GIVEN TASK:
Reproduce the entire listing word for word.

GIVEN DATA:
□ □ □
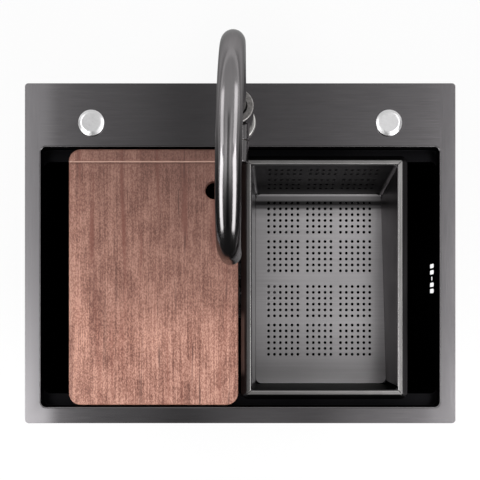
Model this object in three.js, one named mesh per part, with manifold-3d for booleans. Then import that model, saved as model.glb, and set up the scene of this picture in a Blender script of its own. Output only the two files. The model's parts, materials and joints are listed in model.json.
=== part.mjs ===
// Workstation kitchen sink: a steel bowl with a tap deck, a swivelling tap, a cutting board and a draining
// basket that slide on two ledges, two hole caps, and the waste, overflow and fixings below.
// Millimetres, +X right, +Y towards the wall, +Z up.
// The origin is on the worktop, under the middle of the front rim.
import * as THREE from "three";
import { mergeVertices } from "three/addons/utils/BufferGeometryUtils.js";
import Module from "manifold-3d";

const wasm = await Module();
wasm.setup();

// General clearances
const seatGap = 0.3; // between pieces that rest on or sit in each other
const runningGap = 0.45; // round the turning spout and the valve's turning disc
const overcut = 5; // how far a cutting tool runs past the face it opens

// Deck and bowl
const sinkWidth = 570;
const sinkLength = 450;
const sinkCornerRadius = 4.5;
const deckThickness = 3;
const deckEdgeBevel = 0.5;
const sideRim = 20.7;
const frontRim = 21.1;
const backDeck = 84.2;
const wallThickness = 1.2;
const bowlCornerRadius = 7.5;
const bowlDepth = 215;
const bowlFloorRadius = 8;
const bowlFootCorner = 3.75; // corner radii at the floor's edge and halfway up its round
const bowlFootHalfway = 6.5;
const floorFall = 5; // from the foot of the walls to the drain
const ledgeWidth = 17; // each accessory ledge, front and back

// Cutting board. Its width is what the basket and the gaps leave.
const boardThickness = 20;
const boardCornerRadius = 15.5;
const boardTopRound = 3.2;
const boardUnderBevel = 1.5;
const boardEndGap = 2.8; // to the bowl wall at each end
const boardLeftGap = 37.1; // to the bowl's left wall
const fingerHoleRadius = 12;
const fingerHoleFromRight = 31.7;
const fingerHoleFromBack = 54.3;
const grooveFromBack = 17;
const grooveInset = 4.5;
const grooveRadius = 1.9;
const grooveDepth = 1.4;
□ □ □
SOLUTION FOR THIS EXERCISE:
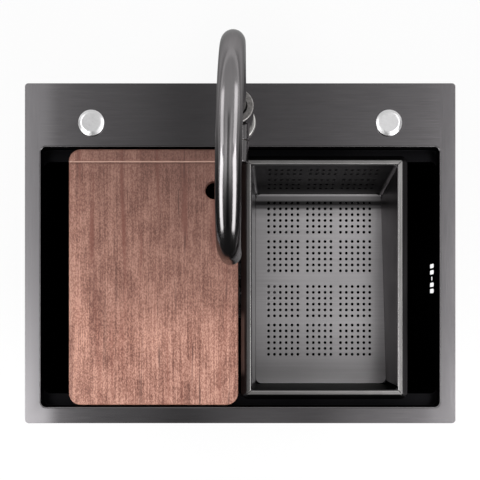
Model this object in three.js, one named mesh per part, with manifold-3d for booleans. Then import that model, saved as model.glb, and set up the scene of this picture in a Blender script of its own. Output only the two files. The model's parts, materials and joints are listed in model.json.
=== part.mjs ===
// Workstation kitchen sink: a steel bowl with a tap deck, a swivelling tap, a cutting board and a draining
// basket that slide on two ledges, two hole caps, and the waste, overflow and fixings below.
// Millimetres, +X right, +Y towards the wall, +Z up.
// The origin is on the worktop, under the middle of the front rim.
import * as THREE from "three";
import { mergeVertices } from "three/addons/utils/BufferGeometryUtils.js";
import Module from "manifold-3d";

const wasm = await Module();
wasm.setup();

// General clearances
const seatGap = 0.3; // between pieces that rest on or sit in each other
const runningGap = 0.45; // round the turning spout and the valve's turning disc
const overcut = 5; // how far a cutting tool runs past the face it opens

// Deck and bowl
const sinkWidth = 570;
const sinkLength = 450;
const sinkCornerRadius = 4.5;
const deckThickness = 3;
const deckEdgeBevel = 0.5;
const sideRim = 20.7;
const frontRim = 21.1;
const backDeck = 84.2;
const wallThickness = 1.2;
const bowlCornerRadius = 7.5;
const bowlDepth = 215;
const bowlFloorRadius = 8;
const bowlFootCorner = 3.75; // corner radii at the floor's edge and halfway up its round
const bowlFootHalfway = 6.5;
const floorFall = 5; // from the foot of the walls to the drain
const ledgeWidth = 17; // each accessory ledge, front and back

// Cutting board. Its width is what the basket and the gaps leave.
const boardThickness = 20;
const boardCornerRadius = 15.5;
const boardTopRound = 3.2;
const boardUnderBevel = 1.5;
const boardEndGap = 2.8; // to the bowl wall at each end
const boardLeftGap = 37.1; // to the bowl's left wall
const fingerHoleRadius = 12;
const fingerHoleFromRight = 31.7;
const fingerHoleFromBack = 54.3;
const grooveFromBack = 17;
const grooveInset = 4.5;
const grooveRadius = 1.9;
const grooveDepth = 1.4;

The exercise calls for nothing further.